TIMI: Training-Free Image-to-3D Multi-Instance Generation with Spatial Fidelity

The paper proposes TIMI, a training-free framework that achieves high spatial fidelity in image-to-3D multi-instance generation by leveraging pre-trained model priors through an Instance-aware Separation Guidance module for disentanglement and a Spatial-stabilized Geometry-adaptive Update module for geometric preservation, outperforming existing methods without additional training overhead.

Xiao Cai, Lianli Gao, Pengpeng Zeng, Ji Zhang, Heng Tao Shen, Jingkuan Song

Published 2026-03-03
📖 5 min read🧠 Deep dive

Imagine you have a single photograph of a messy living room. In this photo, you can see a sofa, a coffee table, and a bookshelf all sitting together. Your goal is to turn this flat 2D picture into a 3D world where you can walk around these objects, see them from the back, and pick them up.

This is what Image-to-3D generation does. But here's the tricky part: what if you want to generate multiple distinct objects (like a sofa and a table) that don't accidentally melt into each other or get placed in the wrong spots?

This is the problem the paper TIMI solves.

The Problem: The "Melting Pot" and the "Expensive Chef"

Currently, there are two main ways people try to do this, and both have big flaws:

  1. The "Melting Pot" (Old Methods): If you just ask a standard AI to generate a 3D scene from a photo, the objects often get confused. The sofa might fuse with the table, or the bookshelf might grow out of the floor like a mushroom. They lose their individual shapes.
  2. The "Expensive Chef" (Training Methods): To fix the melting, some researchers try to "teach" the AI new tricks by feeding it thousands of examples of multi-object scenes. This is like hiring a world-class chef to learn a new recipe from scratch. It works okay, but it takes a long time, costs a fortune in computer power, and the chef still sometimes forgets to keep the ingredients separate.

The Solution: TIMI (The "Smart Guide")

The authors of this paper realized something brilliant: The AI already knows how to do this. The pre-trained models (like Hunyuan3D 2.0) already have a "spatial intuition." They know what a sofa looks like and where it usually sits. They just get confused when there are two things in the picture at once.

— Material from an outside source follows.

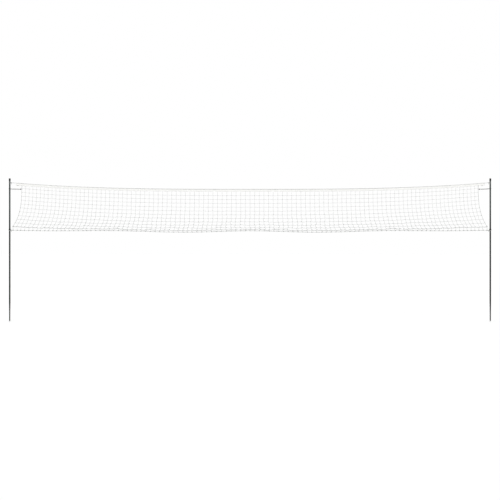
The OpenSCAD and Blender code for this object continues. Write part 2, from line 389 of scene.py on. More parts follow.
# %% Level twine
ROW_SLACK = 0.022
DOUBLE_DROP = 1.05 * TWINE_D
row_paths = []
for k, drop in [(k, 0) for k in range(1, ROWS + 1)] + [(ROWS - 1, DOUBLE_DROP)]:
    path = []
    beside = [0, 0, -drop]
    for j in range(COLUMNS):
        gap = np.linalg.norm(place[j + 1, k] - place[j, k])
        slack = 1 + ROW_SLACK * looseness[k] * chance.uniform(0.2, 1.6)
        lean = np.array([0, 0.3 * chance.normal(), -1])
        path += list(arc_between(place[j, k], place[j + 1, k], gap * slack, lean) + beside)
    path.append(place[COLUMNS, k] + beside)
    row_paths.append(path)
net_columns = cord_mesh("net_upright_twine", column_paths, TWINE_D / 2)
net_rows = cord_mesh("net_level_twine", row_paths, TWINE_D / 2)
twine_length = sum(map(length_of, column_paths)) + sum(map(length_of, row_paths))
print("twine in the net", round(twine_length, 1), "m")

# %% [markdown]
# ## The knots
# Each crossing is a small sheet bend: a lump with a groove where one cord passes under the other.
# One lump is shaped from an icosphere of eighty faces, and its copies are written into one mesh,
# each turned and sized a little differently. A thousand knots stay light that way.

# %% Copy helper
def take_apart(shape):
    """Points and faces of a shape, which is then thrown away."""
    points = np.array([v.co for v in shape.data.vertices])
    faces = [list(p.vertices) for p in shape.data.polygons]
    bpy.data.objects.remove(shape)
    return points, faces


def copies_mesh(name, copies, faces, smooth=True):
    """One mesh of many copies of a shape, from the points of each copy and the faces of one."""
    step = len(copies[0])
    every = [[v + i * step for v in face] for i in range(len(copies)) for face in faces]
    made = new_piece(name, copies, every, smooth)
    face_out(made)
    return made


# %% Knot helper
KNOT_SQUASH = (1.0, 0.86, 1.22)
GROOVE_DEPTH = 0.13  # as a share of the knot's size
GROOVE_PITCH = 0.62
GROOVE_SLANT = 0.8


def shape_knot(size):
    """Points and faces of one knot, shaped from an icosphere."""
    bpy.ops.object.select_all(action="DESELECT")
    bpy.ops.mesh.primitive_ico_sphere_add(subdivisions=2, radius=size / 2)
    lump = bpy.context.object
    bpy.ops.object.mode_set(mode="EDIT")
    bpy.ops.mesh.select_all(action="SELECT")
    bpy.ops.transform.resize(value=KNOT_SQUASH)
    bpy.ops.object.mode_set(mode="OBJECT")
    points, faces = take_apart(lump)
    slanted = points[:, 0] * GROOVE_SLANT + points[:, 2]
    groove = np.cos(2 * np.pi * slanted / (GROOVE_PITCH * size))
    points *= (1 - GROOVE_DEPTH * (1 + groove) / 2)[:, None]
    return points, faces


def knots_mesh(name, places, size, spread=0.1):
    """One mesh with a copy of the knot at each place, each turned about Y by chance."""
    points, faces = shape_knot(size)
    turn = chance.uniform(-0.6, 0.6, len(places))
    flip = chance.choice([-1.0, 1.0], len(places))
    scale = chance.uniform(1 - spread, 1 + spread, len(places))
    c, s = np.cos(turn), np.sin(turn)
    copies = np.empty((len(places), len(points), 3))
    copies[:, :, 0] = points[:, 0] * c[:, None] * flip[:, None] + points[:, 2] * s[:, None]
    copies[:, :, 1] = points[:, 1]
    copies[:, :, 2] = points[:, 2] * c[:, None] - points[:, 0] * s[:, None] * flip[:, None]
    copies = copies * scale[:, None, None] + np.asarray(places)[:, None, :]
    return copies_mesh(name, copies, faces)


# %% Net knots
KNOT_D = 0.0062
crossings = place[1:COLUMNS, 1:ROWS].reshape(-1, 3)
net_knots = knots_mesh("net_knots", crossings, KNOT_D)
for piece in (net_columns, net_rows, net_knots):
    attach(piece, "net")
    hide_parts("net_mesh")
print("knots", len(crossings), "triangles", len(net_knots.data.polygons))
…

Instead of retraining the AI (the expensive chef), they built a Training-Free system called TIMI. Think of TIMI not as a new chef, but as a smart stage manager who stands next to the chef and whispers instructions during the cooking process.

Here is how the "Stage Manager" works, using two main tools:

1. The "Spotlight" (Instance-aware Separation Guidance - ISG)

Imagine the AI is painting a 3D scene. In the early stages, it's just sketching rough shapes. Without help, it might think the sofa and the table are one giant blob.

The ISG module acts like a spotlight.

  • It looks at your input photo and says, "Okay, that bright spot is the sofa, and that dark spot is the table."
  • It then shines a spotlight on the AI's internal brain, forcing it to pay attention to the sofa only when drawing the sofa, and the table only when drawing the table.
  • This prevents the "melting" problem right from the start, ensuring the objects stay distinct.

2. The "Shock Absorber" (Spatial-stabilized Geometry-adaptive Update - SGU)

Sometimes, when you try to force the AI to separate objects, you might accidentally break them. It's like trying to pull two stuck magnets apart too quickly; you might snap the magnets.

The SGU module acts like a shock absorber or a safety net.

  • It checks the AI's work constantly. If the AI tries to pull the sofa apart too aggressively, the SGU says, "Whoa, slow down! You're breaking the legs of the sofa."
  • It smooths out the rough edges and adjusts the force, ensuring that while the objects separate, they don't lose their shape or get twisted into weird, unrecognizable forms.

Why is this a Big Deal?

  • No Retraining Needed: You don't need to spend weeks teaching the AI. You just plug in the "Stage Manager" (TIMI) and it works immediately.
  • Super Fast: Because it doesn't have to learn new things, it generates the 3D scene much faster than the "Expensive Chef" methods.
  • Better Results: In their tests, TIMI created scenes where the objects were perfectly placed (global layout) and clearly separated (local instances), beating methods that actually required training.

The Analogy in a Nutshell

  • The Old Way: Trying to build a 3D Lego castle by guessing where every brick goes, often resulting in a collapsed tower.
  • The Training Way: Hiring a master builder to study blueprints for weeks so they can build it perfectly, but it takes forever and costs a lot.
  • The TIMI Way: You have a master builder who is already great at building. You just give them a highlighter pen (ISG) to mark where the walls go and a ruler (SGU) to make sure they don't build crooked. The builder does the work, but the result is perfect, fast, and free of extra training costs.

In short, TIMI is a clever, free, and fast way to turn a single photo into a high-quality 3D world with multiple distinct objects, without needing to retrain the AI.